- _Goal_
Return the material below in full and exactly.

- _Supplied data_
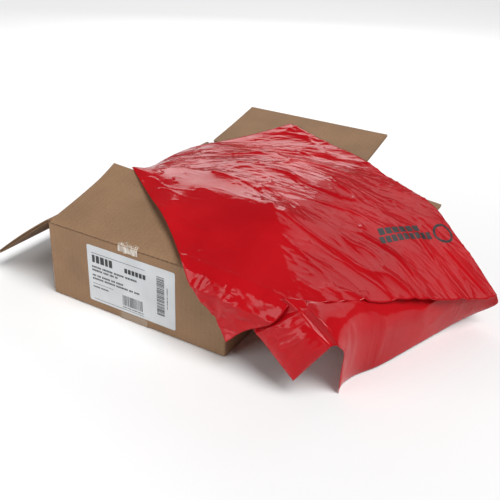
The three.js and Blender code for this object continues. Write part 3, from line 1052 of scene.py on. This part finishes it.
# The label's rows of small blocks, each with the seed of its own word lengths
LABEL_ROWS = [(8, 57, 82, 3.2, 5), (8, 51.5, 48, 3.2, 8), (8, 43, 60, 3.0, 11),
              (8, 37.5, 88, 3.0, 13), (8, 24, 28, 2.4, 17), (62, 7, 38, 1.6, 19)]


def add_label_print():
    left, low = LABEL_LOW[0], LABEL_LOW[2]
    ink = plain_finish("label_ink", (0.018, 0.018, 0.02, 1.0), 0.5)
    bars = [(left + right, low + up, width, height) for right, up, width, height in LABEL_BLOCKS]
    for right, up, width, height, seed in LABEL_ROWS:
        bars += text_like(left + right, low + up, width, height, seed)
    bars += ladder(left + 62, low + 11, 38, 17, True, 23)
    bars += ladder(left + 124, low + 17, 64, 13, False, 29)
    bars += ladder(left + 141, low + 30, 36, 1.6, False, 31)
    printed = add_bars("label_print", bars, LABEL_LOW[1] - 0.02, 0.06, ink)
    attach(printed, "carton")


def torn_tape_shape(s, t):
    """A ragged strip of tape that bridges the front fold, with its lower edge on the wall."""
    low, high = (np.array(corner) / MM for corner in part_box("torn_tape"))
    x = low[0] + s * (high[0] - low[0])
    edge = np.array([noise.noise((a / 3.5, 2.5, 0.0)) + 0.5 * noise.noise((a / 1.1, 5.5, 0.0)) for a in x])
    reach = 5.0 + 3.5 * edge
    down = (high[2] - low[2]) + 1.5 * edge
    v = -down + t * (down + reach)
    lift = 0.35 + 0.5 * np.abs(np.sin(x * 0.9)) * (t > 0.8)
    y = np.where(v < 0, -HALF_LENGTH - lift, -HALF_LENGTH + v * math.cos(FRONT_RISE) - lift * 0.3)
    z = np.where(v < 0, WALL_TOP + v + 0.5, WALL_TOP + 1.4 + v * 0.55 + lift)
    return np.stack([x, y, z], axis=1)


def add_tape():
    give("bottom_tape", clear_tape("tape_on_board"))
    torn = add_grid("torn_tape_strip", 60, 16, torn_tape_shape, 0.15)
    glint = Shading("torn_clear_tape")
    # The pale streaks in the torn tape's colour are painted glints.
    painted_glint_streak = glint.noise(glint.stretched((1.0, 1.0, 0.2)), 220.0, 3.0)
    glint.link(glint.ramp(painted_glint_streak, [(0.4, (0.26, 0.19, 0.13, 1.0)), (0.62, (0.62, 0.56, 0.49, 1.0))]),
               glint.shader.inputs["Base Color"])
    glint.shader.inputs["Roughness"].default_value = 0.12
    glint.shader.inputs["Coat Weight"].default_value = 0.7
    torn.data.materials.append(glint.material)
    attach(torn, "carton")
    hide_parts("torn_tape")


# The camera stands where the photograph was taken. Places of camera and lights are in metres.
CAMERA_PLACE = (0.5483, -0.8803, 0.5733)
CAMERA_RIGHT = (0.8652, 0.49976, 0.04083)
CAMERA_UP = (-0.2687, 0.39335, 0.87925)
CAMERA_BACK = (0.42335, -0.7717, 0.47461)
FOCAL_MM = 50.0
SENSOR_MM = 36.0
VERTICAL_SHIFT = 0.0115


def add_camera():
    bpy.ops.object.camera_add()
    camera = bpy.context.object
    camera.name = "photo_camera"
    camera.data.lens = FOCAL_MM
    camera.data.sensor_width = SENSOR_MM
    camera.data.shift_y = VERTICAL_SHIFT
    turn = Matrix((CAMERA_RIGHT, CAMERA_UP, CAMERA_BACK)).transposed()
    camera.matrix_world = Matrix.Translation(CAMERA_PLACE) @ turn.to_4x4()
    bpy.context.scene.camera = camera


def add_light(name, place, target, size, power):
    bpy.ops.object.light_add(type="AREA", location=place)
    light = bpy.context.object
    light.name = name
    light.data.shape = "RECTANGLE"
    light.data.size, light.data.size_y = size
    light.data.energy = power
    aim = Vector(target) - Vector(place)
    light.rotation_euler = aim.to_track_quat("-Z", "Y").to_euler()


# The floor, the light of the air, and the sun that is the key light
FLOOR_SIZE = 60.0
FLOOR_DROP = 0.0006
FLOOR_WHITE = (0.9, 0.9, 0.9, 1.0)
AIR_STRENGTH = 0.12
KEY_POWER = 2.9
KEY_SPREAD = math.radians(34)
KEY_DIRECTION = (-0.5, 0.12, -0.84)

# Each softbox: its name, its place, what it points at, its width and height, and its power in watts
SOFTBOXES = [
    ("back_softbox", (-0.95, 1.75, 1.0), (0.05, 0.1, 0.12), (1.2, 0.8), 9.0),
    ("wide_back_softbox", (0.35, 2.2, 1.7), (0.1, 0.1, 0.12), (2.2, 1.2), 9.0),
    ("left_softbox", (-0.9, -1.73, 0.55), (0.1, -0.235, 0.06), (1.4, 0.95), 18.0),
]


def add_studio():
    bpy.ops.mesh.primitive_plane_add(size=FLOOR_SIZE, location=(0.0, 0.0, -FLOOR_DROP))
    floor = bpy.context.object
    floor.name = "studio_floor"
    paint = bpy.data.materials.new("studio_white")
    paint.use_nodes = True
    shader = paint.node_tree.nodes["Principled BSDF"]
    shader.inputs["Base Color"].default_value = FLOOR_WHITE
    shader.inputs["Roughness"].default_value = 0.9
    shader.inputs["Specular IOR Level"].default_value = 0.1
    floor.data.materials.append(paint)
    world = bpy.data.worlds.new("studio_air")
    bpy.context.scene.world = world
    world.use_nodes = True
    world.node_tree.nodes["Background"].inputs["Color"].default_value = WHITE
    world.node_tree.nodes["Background"].inputs["Strength"].default_value = AIR_STRENGTH
    bpy.ops.object.light_add(type="SUN", location=(0.0, 0.0, 3.0))
    sun = bpy.context.object
    sun.name = "key"
    sun.data.energy = KEY_POWER
    sun.data.angle = KEY_SPREAD
    sun.rotation_euler = Vector(KEY_DIRECTION).to_track_quat("-Z", "Y").to_euler()
    for softbox in SOFTBOXES:
        add_light(*softbox)


give("shipping_label", label_paper())
add_bag()
add_marks()
add_carton()
add_stack()
add_tape()
add_label_print()
add_camera()
add_studio()
bpy.context.scene.view_settings.view_transform = "Standard"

- _Response to this exercise_
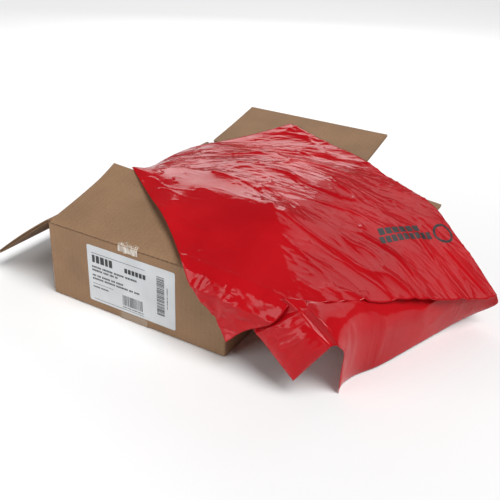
The three.js and Blender code for this object continues. Write part 3, from line 1052 of scene.py on. This part finishes it.
# The label's rows of small blocks, each with the seed of its own word lengths
LABEL_ROWS = [(8, 57, 82, 3.2, 5), (8, 51.5, 48, 3.2, 8), (8, 43, 60, 3.0, 11),
              (8, 37.5, 88, 3.0, 13), (8, 24, 28, 2.4, 17), (62, 7, 38, 1.6, 19)]


def add_label_print():
    left, low = LABEL_LOW[0], LABEL_LOW[2]
    ink = plain_finish("label_ink", (0.018, 0.018, 0.02, 1.0), 0.5)
    bars = [(left + right, low + up, width, height) for right, up, width, height in LABEL_BLOCKS]
    for right, up, width, height, seed in LABEL_ROWS:
        bars += text_like(left + right, low + up, width, height, seed)
    bars += ladder(left + 62, low + 11, 38, 17, True, 23)
    bars += ladder(left + 124, low + 17, 64, 13, False, 29)
    bars += ladder(left + 141, low + 30, 36, 1.6, False, 31)
    printed = add_bars("label_print", bars, LABEL_LOW[1] - 0.02, 0.06, ink)
    attach(printed, "carton")


def torn_tape_shape(s, t):
    """A ragged strip of tape that bridges the front fold, with its lower edge on the wall."""
    low, high = (np.array(corner) / MM for corner in part_box("torn_tape"))
    x = low[0] + s * (high[0] - low[0])
    edge = np.array([noise.noise((a / 3.5, 2.5, 0.0)) + 0.5 * noise.noise((a / 1.1, 5.5, 0.0)) for a in x])
    reach = 5.0 + 3.5 * edge
    down = (high[2] - low[2]) + 1.5 * edge
    v = -down + t * (down + reach)
    lift = 0.35 + 0.5 * np.abs(np.sin(x * 0.9)) * (t > 0.8)
    y = np.where(v < 0, -HALF_LENGTH - lift, -HALF_LENGTH + v * math.cos(FRONT_RISE) - lift * 0.3)
    z = np.where(v < 0, WALL_TOP + v + 0.5, WALL_TOP + 1.4 + v * 0.55 + lift)
    return np.stack([x, y, z], axis=1)


def add_tape():
    give("bottom_tape", clear_tape("tape_on_board"))
    torn = add_grid("torn_tape_strip", 60, 16, torn_tape_shape, 0.15)
    glint = Shading("torn_clear_tape")
    # The pale streaks in the torn tape's colour are painted glints.
    painted_glint_streak = glint.noise(glint.stretched((1.0, 1.0, 0.2)), 220.0, 3.0)
    glint.link(glint.ramp(painted_glint_streak, [(0.4, (0.26, 0.19, 0.13, 1.0)), (0.62, (0.62, 0.56, 0.49, 1.0))]),
               glint.shader.inputs["Base Color"])
    glint.shader.inputs["Roughness"].default_value = 0.12
    glint.shader.inputs["Coat Weight"].default_value = 0.7
    torn.data.materials.append(glint.material)
    attach(torn, "carton")
    hide_parts("torn_tape")


# The camera stands where the photograph was taken. Places of camera and lights are in metres.
CAMERA_PLACE = (0.5483, -0.8803, 0.5733)
CAMERA_RIGHT = (0.8652, 0.49976, 0.04083)
CAMERA_UP = (-0.2687, 0.39335, 0.87925)
CAMERA_BACK = (0.42335, -0.7717, 0.47461)
FOCAL_MM = 50.0
SENSOR_MM = 36.0
VERTICAL_SHIFT = 0.0115


def add_camera():
    bpy.ops.object.camera_add()
    camera = bpy.context.object
    camera.name = "photo_camera"
    camera.data.lens = FOCAL_MM
    camera.data.sensor_width = SENSOR_MM
    camera.data.shift_y = VERTICAL_SHIFT
    turn = Matrix((CAMERA_RIGHT, CAMERA_UP, CAMERA_BACK)).transposed()
    camera.matrix_world = Matrix.Translation(CAMERA_PLACE) @ turn.to_4x4()
    bpy.context.scene.camera = camera


def add_light(name, place, target, size, power):
    bpy.ops.object.light_add(type="AREA", location=place)
    light = bpy.context.object
    light.name = name
    light.data.shape = "RECTANGLE"
    light.data.size, light.data.size_y = size
    light.data.energy = power
    aim = Vector(target) - Vector(place)
    light.rotation_euler = aim.to_track_quat("-Z", "Y").to_euler()


# The floor, the light of the air, and the sun that is the key light
FLOOR_SIZE = 60.0
FLOOR_DROP = 0.0006
FLOOR_WHITE = (0.9, 0.9, 0.9, 1.0)
AIR_STRENGTH = 0.12
KEY_POWER = 2.9
KEY_SPREAD = math.radians(34)
KEY_DIRECTION = (-0.5, 0.12, -0.84)

# Each softbox: its name, its place, what it points at, its width and height, and its power in watts
SOFTBOXES = [
    ("back_softbox", (-0.95, 1.75, 1.0), (0.05, 0.1, 0.12), (1.2, 0.8), 9.0),
    ("wide_back_softbox", (0.35, 2.2, 1.7), (0.1, 0.1, 0.12), (2.2, 1.2), 9.0),
    ("left_softbox", (-0.9, -1.73, 0.55), (0.1, -0.235, 0.06), (1.4, 0.95), 18.0),
]


def add_studio():
    bpy.ops.mesh.primitive_plane_add(size=FLOOR_SIZE, location=(0.0, 0.0, -FLOOR_DROP))
    floor = bpy.context.object
    floor.name = "studio_floor"
    paint = bpy.data.materials.new("studio_white")
    paint.use_nodes = True
    shader = paint.node_tree.nodes["Principled BSDF"]
    shader.inputs["Base Color"].default_value = FLOOR_WHITE
    shader.inputs["Roughness"].default_value = 0.9
    shader.inputs["Specular IOR Level"].default_value = 0.1
    floor.data.materials.append(paint)
    world = bpy.data.worlds.new("studio_air")
    bpy.context.scene.world = world
    world.use_nodes = True
    world.node_tree.nodes["Background"].inputs["Color"].default_value = WHITE
    world.node_tree.nodes["Background"].inputs["Strength"].default_value = AIR_STRENGTH
    bpy.ops.object.light_add(type="SUN", location=(0.0, 0.0, 3.0))
    sun = bpy.context.object
    sun.name = "key"
    sun.data.energy = KEY_POWER
    sun.data.angle = KEY_SPREAD
    sun.rotation_euler = Vector(KEY_DIRECTION).to_track_quat("-Z", "Y").to_euler()
    for softbox in SOFTBOXES:
        add_light(*softbox)


give("shipping_label", label_paper())
add_bag()
add_marks()
add_carton()
add_stack()
add_tape()
add_label_print()
add_camera()
add_studio()
bpy.context.scene.view_settings.view_transform = "Standard"